Identification of Fungal Sphingolipid C9-Methyltransferases by Phylogenetic Profiling.
Philipp Ternes (1), Petra Sperling (1), Sandra Albrecht (1), Stephan Franke (2), James M. Cregg (3), Dirk Warnecke (1), Ernst Heinz (1)
(1) Biozentrum Klein Flottbek und Botanischer Garten, Universität Hamburg, Ohnhorststr. 18, 22609 Hamburg, Germany; (2) Organische Mikroanalytik, Universität Hamburg, Martin-Luther-King-Platz 6, 20146 Hamburg, Germany; (3) Keck Graduate Institute, 535 Watson Drive, Claremont, CA 91711, U.S.A.
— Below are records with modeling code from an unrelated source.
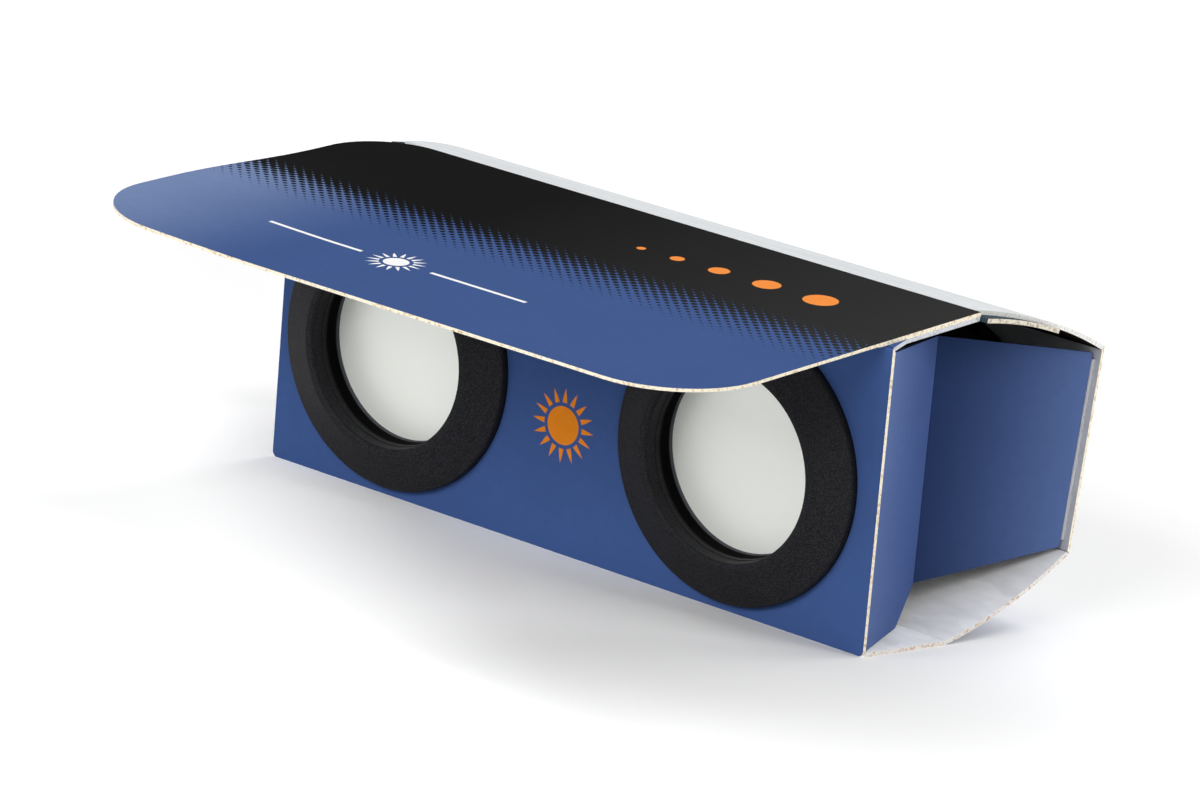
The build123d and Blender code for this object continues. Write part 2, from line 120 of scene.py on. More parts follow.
# The room: white round the horizon and greyer overhead, as it shows in gloss and behind
# the object. What it adds as plain light on the object is weaker and even.
room_light = 0.18
ceiling_grey = 0.35
ceiling_start, ceiling_full = 0.15, 0.45
world = bpy.data.worlds.new("white_studio")
world.use_nodes = True
bpy.context.scene.world = world
dome = world.node_tree
way = add(dome, "ShaderNodeTexCoord")
up = add(dome, "ShaderNodeSeparateXYZ", {0: way.outputs["Generated"]})
wall = add(dome, "ShaderNodeMapRange",
           {"Value": up.outputs["Z"], "From Min": ceiling_start, "From Max": ceiling_full,
            "To Min": 1.0, "To Max": ceiling_grey})
level = add(dome, "ShaderNodeMapRange",
            {"Value": seen_directly(dome), "To Min": room_light, "To Max": wall.outputs[0]})
sky = dome.nodes["Background"]
sky.inputs["Color"].default_value = linear("#ffffff")
dome.links.new(level.outputs[0], sky.inputs["Strength"])

# The sweep: matt white paint. What it lacks to pure white is lifted for the eye's rays
# alone, so the object keeps its shadow and gets no more light. All of it is in metres.
sweep_near, sweep_far = 0.12, 0.9
near_lift, far_lift = 0.05, 1.0
bpy.ops.mesh.primitive_plane_add(size=12)
floor = bpy.context.object
floor.name = "studio_floor"
floor_look = bpy.data.materials.new("matt_white_sweep")
floor_look.use_nodes = True
tree = floor_look.node_tree
paint = tree.nodes["Principled BSDF"]
paint.inputs["Roughness"].default_value = 0.9
paint.inputs["Specular IOR Level"].default_value = 0.0
paint.inputs["Emission Color"].default_value = linear("#ffffff")
here = add(tree, "ShaderNodeTexCoord").outputs["Object"]
away = add(tree, "ShaderNodeVectorMath", {"operation": "LENGTH", 0: here})
outlying = add(tree, "ShaderNodeMapRange",
               {"interpolation_type": "SMOOTHSTEP", "Value": away.outputs["Value"],
                "From Min": sweep_near, "From Max": sweep_far,
                "To Min": near_lift, "To Max": far_lift})
# On the front left, past a slanting line before the object, painted light for the eye's rays lifts
# the sweep nearly clear of its shadow
clear_way = (-0.6, -0.8, 0)
clear_start, clear_full = 0.022, 0.065
clear_low, clear_lift = 0.07, 0.48
aside = add(tree, "ShaderNodeVectorMath", {"operation": "DOT_PRODUCT", 0: here, 1: clear_way})
front_left_painted_light = add(tree, "ShaderNodeMapRange",
              {"interpolation_type": "SMOOTHSTEP", "Value": aside.outputs["Value"],
               "From Min": clear_start, "From Max": clear_full,
               "To Min": clear_low, "To Max": clear_lift})
fill = add(tree, "ShaderNodeMath",
           {"operation": "MAXIMUM", 0: outlying.outputs[0], 1: front_left_painted_light.outputs[0]})
lift = add(tree, "ShaderNodeMath",
           {"operation": "MULTIPLY", 0: seen_directly(tree), 1: fill.outputs[0]})
tree.links.new(lift.outputs[0], paint.inputs["Emission Strength"])
# Painted shadow: the paint is greyer in a soft round patch in front of the right end
patch_middle = (0.05, -0.03, 0)
patch_core, patch_rim = 0.015, 0.065
painted_shadow_grey, sweep_white = 0.68, 0.93
from_patch = add(tree, "ShaderNodeVectorMath",
                 {"operation": "DISTANCE", 0: here, 1: patch_middle})
floor_tone_with_painted_shadow = add(tree, "ShaderNodeMapRange",
            {"interpolation_type": "SMOOTHSTEP", "Value": from_patch.outputs["Value"],
             "From Min": patch_core, "From Max": patch_rim,
             "To Min": painted_shadow_grey, "To Max": sweep_white})
tree.links.new(floor_tone_with_painted_shadow.outputs[0], paint.inputs["Base Color"])
floor.data.materials.append(floor_look)

# Carton boards
# Solid bleached carton board, die-cut from one sheet, with crease lines. Printed blue outside, but
# pale at the back, with a matt ink that hardly shines, and bare inside. Under the roof the liner is
# painted near black as shade for the unlit inside of the carton. Its cut edges are cream with tan
# fibres. The CAD boards stay and get this look.
print_blue = "#3d5588"
liner_grey, liner_white = "#d9d9dc", "#f8f8f8"
# Painted shade: the roof's underside is near black, for the unlit inside of the carton
roof_underside_shade = "#17140f"
cut_cream, cut_tan = "#f1e8d3", "#c4a67c"
ink_gloss = 0.009

# Sizes of the board's patterns, in mm, and how softly a printed edge ends
ink_clouds, ink_mottle = 15.0, 1.5
ink_soft = 0.06
streak_pitch, streak_stretch = 1.6, 50
liner_patches, liner_facets = 7.0, 9.0
cut_grain = 0.45


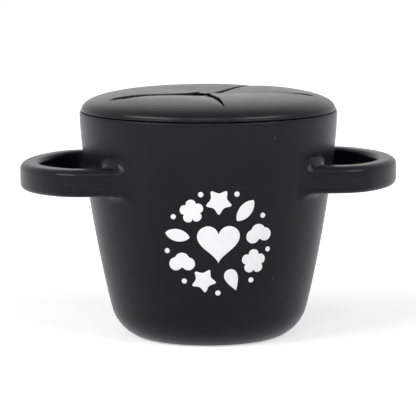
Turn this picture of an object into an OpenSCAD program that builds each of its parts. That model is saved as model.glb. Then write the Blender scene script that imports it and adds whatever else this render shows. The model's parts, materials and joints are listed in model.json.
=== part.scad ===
// Toddler snack cup with two loop handles and a push-in lid with five soft petals.
// Millimetres. The cup stands on the XY plane, its axis is Z, the handles point along X
// and the front of the cup faces -Y.

/* [Cup] */
// Outer diameter of the cup at its rim
rim_d = 89.4; // [82:0.2:100]
// Height of the cup from the table to its rim
cup_h = 78.7; // [70:0.1:92]
// Outer diameter of the cup where its side turns into the foot
foot_d = 68; // [60:0.5:74]
// Height at which the side turns into the foot
foot_h = 10; // [7:0.5:14]
// Lean of the side from upright just above the foot, in degrees
side_lean = 14.3; // [8:0.1:18]
// Reach of the upright stretch below the rim, as the pull on the side's curve
side_upper_pull = 11.8; // [6:0.1:20]
// Reach of the leaning stretch above the foot, as the pull on the side's curve
side_lower_pull = 22.8; // [12:0.1:32]
// Pull of the foot's curve down along the side
foot_upper_pull = 6.4; // [3:0.1:8]
// Pull of the foot's curve out along the table
foot_lower_pull = 3.6; // [2:0.1:8]
// Outer diameter of the ring that rests on the table
contact_d = 46.6; // [40:0.2:54]
// Thickness of the cup's side wall
cup_wall = 2.6; // [2:0.1:3.4]
// Thickness of the cup's floor
floor_t = 2.6; // [2:0.1:5]
// Height of the shallow recess under the floor
base_recess = 0.8; // [0.4:0.1:1.4]
// Width of the ring that rests on the table
base_ring_w = 3; // [2:0.5:6]
// Rounding of the two edges of the rim
rim_round = 0.3; // [0.2:0.1:0.9]

/* [Lid seat] */
// Thickness of the cup's wall beside the lid's plug
seat_wall = 3.2; // [2.8:0.1:4]
// Depth of the straight seat below the rim
seat_depth = 10.5; // [9:0.5:14]
// Height of the slope that leads from the seat to the wall below it
seat_slope_h = 1.5; // [1:0.1:3]
// Gap all round between the plug's skirt and the seat
plug_gap = 0.5; // [0.3:0.05:0.8]
// Gap all round between the plug's sealing ribs and the seat
rib_gap = 0.1; // [0.05:0.01:0.2]
// Gap between the lid's underside and the top of the rim
rim_gap = 0.05; // [0.02:0.01:0.1]

/* [Lid] */
// Step from the edge of the rim in to the edge of the lid
lid_inset = 0.7; // [0.4:0.1:1.2]
// Height of the lid's upright edge
lid_edge_h = 0.6; // [0.6:0.1:3]
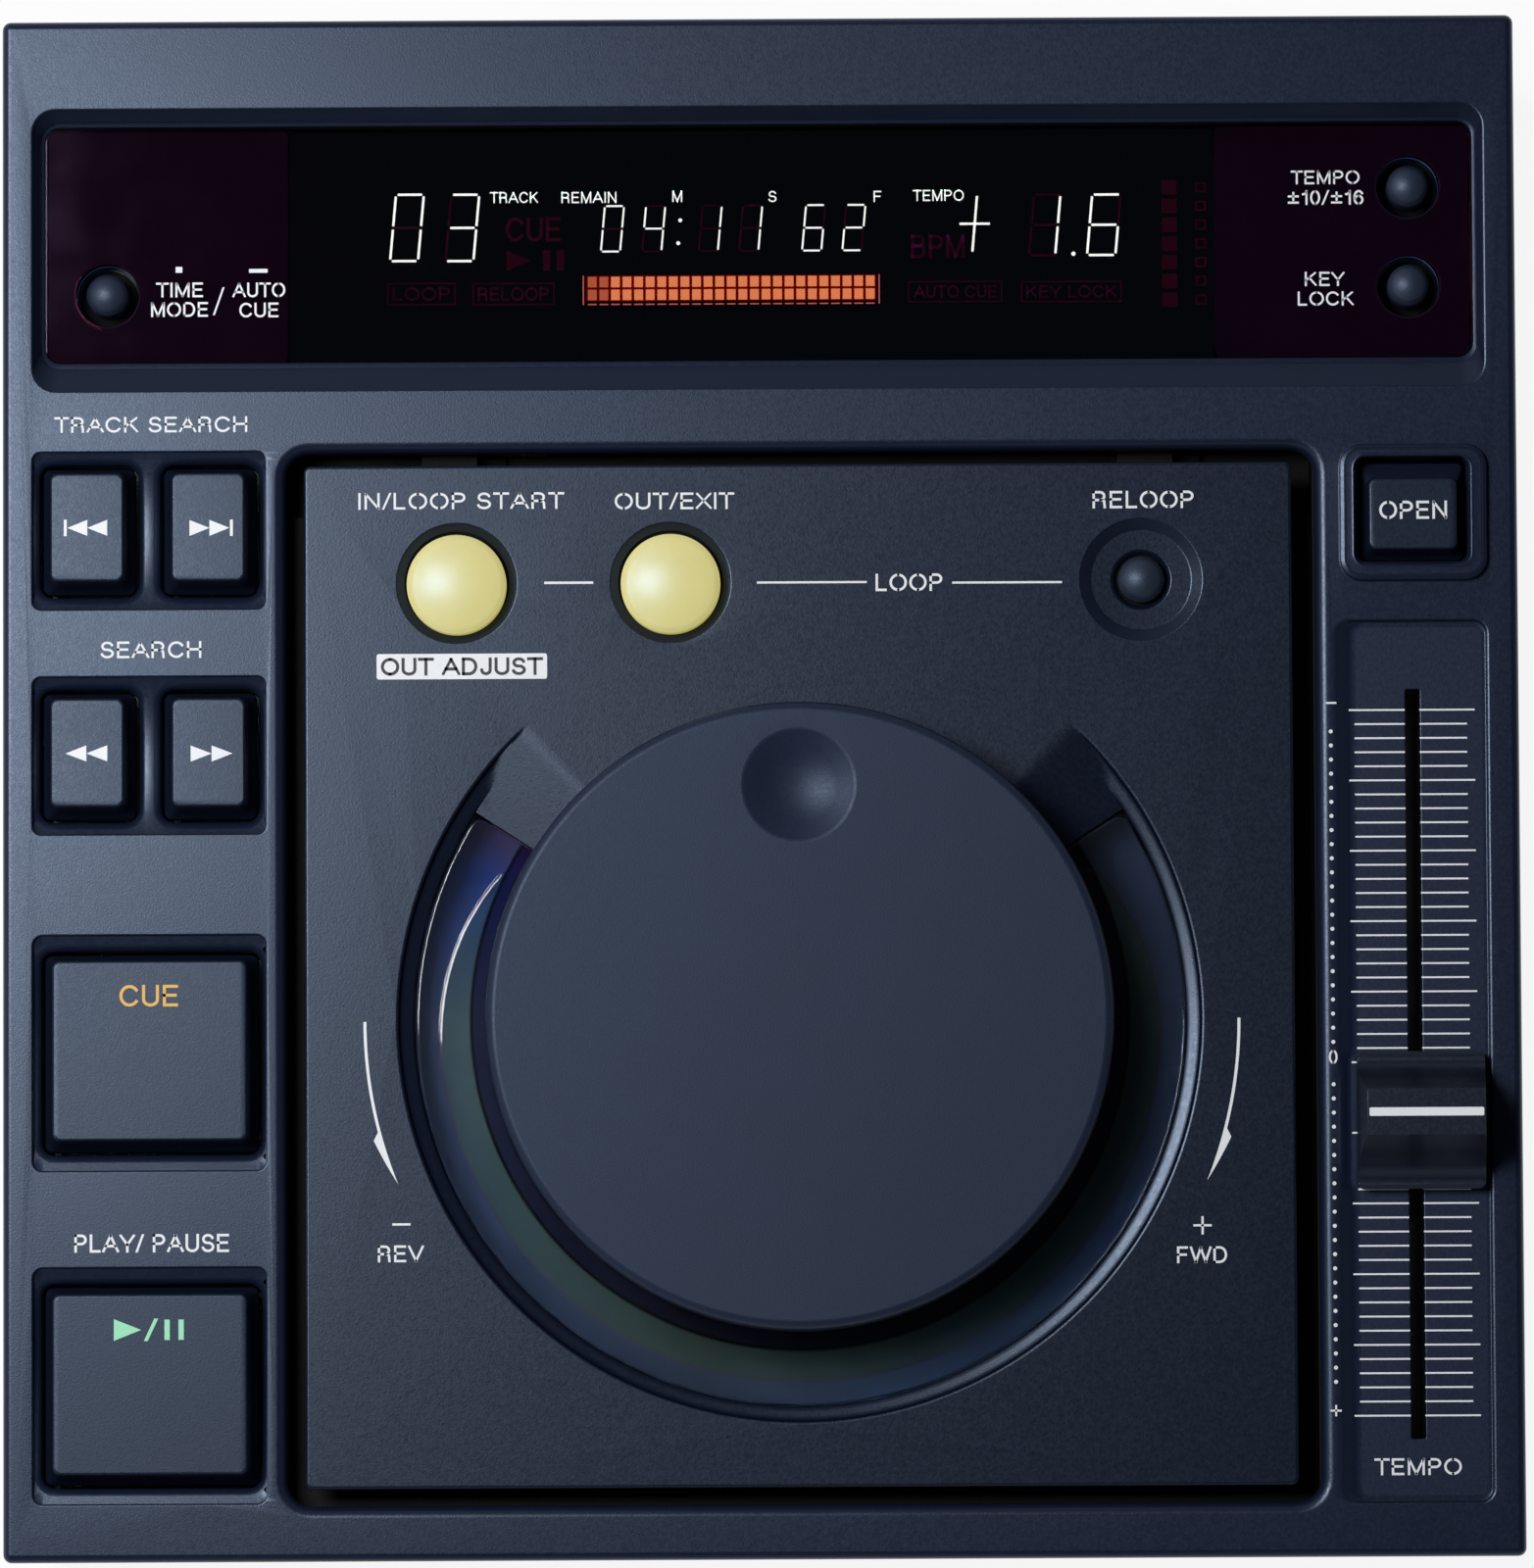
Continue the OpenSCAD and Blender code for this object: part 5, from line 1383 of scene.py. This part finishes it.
# Each letter: its width, then the lines that draw it, in shares of the height of a capital
LETTERS = {
    " ": (0.1,),
    "A": (0.84, [(0, 0), (0.42, 1)], [(0.42, 1), (0.84, 0)], [(0.15, 0.33), (0.69, 0.33)]),
    "B": (0.61, STEM, lobe(0.34, 0.53, 1, 0.22), lobe(0.36, 0, 0.53, 0.25)),
    "C": (0.76, bow(0.4, 0.5, 0.4, 0.5, 38, 322, 16)),
    "D": (0.68, STEM, lobe(0.3, 0, 1, 0.38)),
    "E": (0.56, [(0.56, 1), (0, 1), (0, 0), (0.56, 0)], [(0, 0.52), (0.5, 0.52)]),
    "F": (0.52, [(0.52, 1), (0, 1), (0, 0)], [(0, 0.51), (0.45, 0.51)]),
    "H": (0.66, STEM, [(0.66, 0), (0.66, 1)], [(0, 0.52), (0.66, 0.52)]),
    "I": (0.0, STEM),
    "J": (0.46, [(0.46, 1)] + bow(0.23, 0.25, 0.23, 0.25, 0, -180)),
    "K": (0.66, STEM, [(0.62, 1), (0, 0.38)], [(0.24, 0.6), (0.66, 0)]),
    "L": (0.48, [(0, 1), (0, 0), (0.48, 0)]),
    "M": (0.8, STEM, [(0.02, 1), (0.4, 0)], [(0.4, 0), (0.78, 1)], [(0.8, 0), (0.8, 1)]),
    "N": (0.66, STEM, [(0.02, 1), (0.64, 0)], [(0.66, 0), (0.66, 1)]),
    "O": (0.84, *ring(0.42, 0.5, 0.42, 0.5)),
    "P": (0.58, STEM, lobe(0.32, 0.47, 1, 0.26)),
    "R": (0.62, STEM, lobe(0.33, 0.48, 1, 0.25),
          [(0.36, 0.48)] + bow(0.42, 0.33, 0.16, 0.15, 70, 0, 4) + [(0.6, 0)]),
    "S": (0.62, bow(0.31, 0.745, 0.27, 0.255, 20, 240, 12) + bow(0.31, 0.255, 0.3, 0.26, 70, -165, 12)),
    "T": (0.7, [(0, 1), (0.7, 1)], [(0.35, 0), (0.35, 1)]),
    "U": (0.64, [(0, 1)] + bow(0.32, 0.3, 0.32, 0.3, 180, 360, 12) + [(0.64, 1)]),
    "V": (0.78, [(0, 1), (0.39, 0)], [(0.39, 0), (0.78, 1)]),
    "W": (1.16, [(0, 1), (0.29, 0)], [(0.29, 0), (0.58, 1)], [(0.58, 1), (0.87, 0)],
          [(0.87, 0), (1.16, 1)]),
    "X": (0.72, [(0, 0), (0.7, 1)], [(0.02, 1), (0.72, 0)]),
    "Y": (0.76, [(0, 1), (0.38, 0.42)], [(0.76, 1), (0.38, 0.42)], [(0.38, 0), (0.38, 0.42)]),
    "0": (0.5, *ring(0.25, 0.5, 0.25, 0.5)),
    "1": (0.22, [(0, 0.76), (0.14, 0.8), (0.2, 0.95)], [(0.22, 0), (0.22, 1)]),
    "6": (0.5, *ring(0.26, 0.31, 0.24, 0.31), bow(0.27, 0.5, 0.27, 0.5, 40, 190, 10)),
    "/": (0.34, [(0, -0.05), (0.34, 1.05)]),
    "\u00b1": (0.56, [(0, 0.1), (0.56, 0.1)], [(0, 0.6), (0.56, 0.6)], [(0.28, 0.32), (0.28, 0.88)]),
}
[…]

Glucosylceramides, i.e. sphingolipids with a glucose headgroup, play an important role in the interactions between plants and phytopathogenic fungi. The glucosylceramides of many fungi are distinguished from those of plants and animals by the presence of a methyl group at the C9-position of the sphingoid base, the biosynthesis of which has never been investigated. Using information on the presence or absence of C9-methylated glucosylceramides in different fungal species, we developed a bioinformatics strategy to identify the gene responsible for the biosynthesis of this C9-methyl group. This phylogenetic profiling allowed the selection of a single candidate out of 24-71 methyltransferase sequences present in each of the fungal species investigated. A Pichia pastoris knockout strain lacking the candidate sphingolipid C9-methyltransferase was generated, and indeed, this strain contained only non-methylated glucosylceramides. In a complementary approach, a Saccharomyces cerevisiae strain was specially engineered to produce sphingolipids suitable as substrate for C9-methylation. C9-methylated sphingolipids were detected in this strain expressing the candidate from P. pastoris, demonstrating its function as a sphingolipid C9-methyltransferase. The enzyme belongs to the superfamily of S -adenosylmethionine-dependent methyltransferases and shows highest sequence similarity to plant and bacterial cyclopropane fatty acid synthases.